Fissures became public by January 2010 when Alibaba Group described Yahoo’s support for Google, which tangled with Chinese authorities over censorship rules, as “reckless.”
The rift widened in May 2011 after the Web portal said the Chinese company spun off its Alipay online payment business without informing shareholders. Yahoo said it wasn’t consulted about the transfer of Alipay to a company mostly owned by Ma.
It’s “inappropriate” for Internet companies in China to have high foreign ownership given the increasing regulations on overseas investments in the industry, Alibaba Group Chief Financial Officer Joseph Tsai said in May 2011.
In September, DST Global and Temasek Holdings Pte were among investors that agreed to buy shares of Alibaba in a transaction valuing the Chinese company at $32 billion, people familiar with the deal said at the time.
Silver Lake and Ma’s Yunfeng Capital were also part of the group that bought as much as $1.6 billion in stock from Alibaba employees, said the people.
Tokyo-based Softbank Corp. owns about 30 percent of Alibaba Group, operator of the Taobao online marketplace for consumers, and the Tmall Internet shopping site.

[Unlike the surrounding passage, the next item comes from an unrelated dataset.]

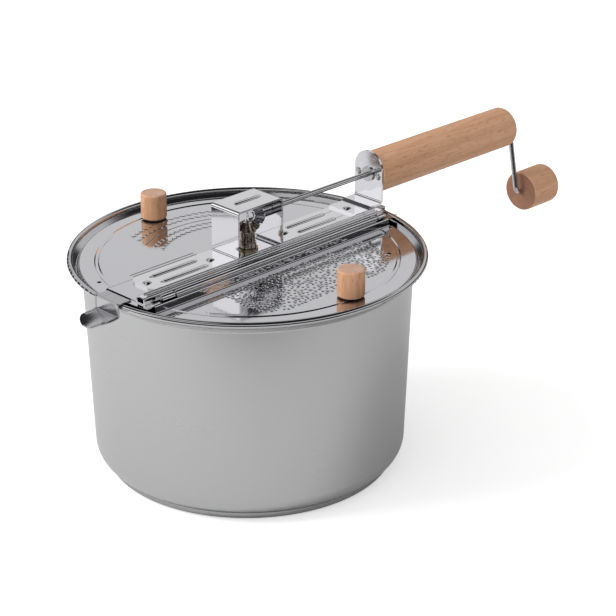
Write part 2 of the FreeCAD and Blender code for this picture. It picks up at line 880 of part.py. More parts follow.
def handle_bush():
    """Flanged bush that carries the rod in the bracket and locates the grip."""
    inside = plate_face - d.plate_sheet
    centre = (0, rod_height)
    flange = cylinder(d.bush_flange, inside - d.bush_rim, inside, "x", centre)
    barrel = cylinder(d.bush_radius, inside, plate_face + d.bush_tail, "x", centre)
    bore = cylinder(d.rod_radius + d.rod_fit, inside - d.bush_rim, plate_face + d.bush_tail, "x", centre)
    finish(cut(fuse(flange, barrel), bore), "handle_bush")


def handle_screws():
    inside = plate_face - d.plate_sheet
    screws = []
    for side in (-1, 1):
        centre = (side * d.screw_offset, rod_height)
        shank = cylinder(d.screw_radius, inside, inside + d.screw_length, "x", centre)
        start = inside - d.screw_crown
        head = crown(d.screw_head, d.screw_radius, start, d.screw_crown, "x", centre, downwards=True)
        screws.append(fuse(shank, head))
    group("handle_screws", screws)


def handle_grip():
    body = new_body("handle_grip")
    move_to(body, 0, 0, rod_height)
    profile = rectangle(plate_face, grip_end, d.grip_bore, d.grip_radius)
    turn(body, draw(body, "XZ_Plane", [profile]), "H_Axis")
    round_edges(body, "round_X", [(grip_end, d.grip_radius)], d.grip_round)
    round_edges(body, "round_X", [(plate_face, d.grip_radius)], d.grip_edge)
    well = draw(body, "YZ_Plane", circles=[((0, 0), d.bush_radius)], height=plate_face + d.bush_tail)
    pocket(body, well, d.bush_tail)
    depth = d.screw_length - d.plate_sheet
    holes = [((side * d.screw_offset, 0), d.screw_radius) for side in (-1, 1)]
    pocket(body, draw(body, "YZ_Plane", circles=holes, height=plate_face + depth), depth)


# ------------------------------------------------------------------ crank
def step_towards(start, target, length):
    """A point moved along X or Z towards another one."""
    (x0, y0), (x1, y1) = [[as_size(value) for value in point] for point in (start, target)]
    run, rise = x1 - x0, y1 - y0
    if rise.is_number(0):
        return (x0 + length * math.copysign(1, run.value), y0)
    return (x0, y0 + length * math.copysign(1, rise.value))


def draw_bend(sketch, entry, corner, leave, radius):
    """Quarter arc in place of a right-angled corner."""
    start, tip, end = [Vector(as_size(x).value, as_size(y).value, 0) for x, y in (entry, corner, leave)]
    centre = start + end - tip
    middle = centre + (tip - centre).normalize() * radius.value
    index = sketch.addGeometry(Part.Arc(start, middle, end))
    runs_forward = sketch.Geometry[index].StartPoint.distanceToPoint(start) < 1e-6
    pin_point(sketch, index, 1 if runs_forward else 2, *entry)
    pin_point(sketch, index, 2 if runs_forward else 1, *leave)
    constrain(sketch, radius, "Radius", index)


def bent_rod(body, profile, corners, bend_radius):
    """Sweeps a round profile along a path in the XZ plane that turns by right angles only."""
    spine = draw(body, "XZ_Plane")
    start = corners[0]
    for corner, after in zip(corners[1:], corners[2:]):
        entry = step_towards(corner, start, bend_radius)
        leave = step_towards(corner, after, bend_radius)
        draw_chain(spine, [start, entry])
        draw_bend(spine, entry, corner, leave, bend_radius)
        start = leave
    draw_chain(spine, [start, corners[-1]])
    feature = add_feature(body, "AdditivePipe", profile)
    feature.Spine = (spine, [""])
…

Taobao accounted for about 90 percent of China’s C2C, or consumer-to-consumer, e-commerce market in the third quarter of 2011, according to a Jan. 12 JPMorgan Chase & Co. report. China’s e-commerce market may expand 42 percent to 1.1 trillion yuan ($174 billion) this year, according to JPMorgan.
Yahoo considered a deal with Alibaba and Softbank that would cut its stake in Alibaba to about 15 percent from about 40 percent, a person familiar with the matter said in December.
In 2007, the company listed Alibaba.com Ltd. in a $1.7 billion offering in Hong Kong, then the biggest IPO for an Internet company since Google’s in 2004.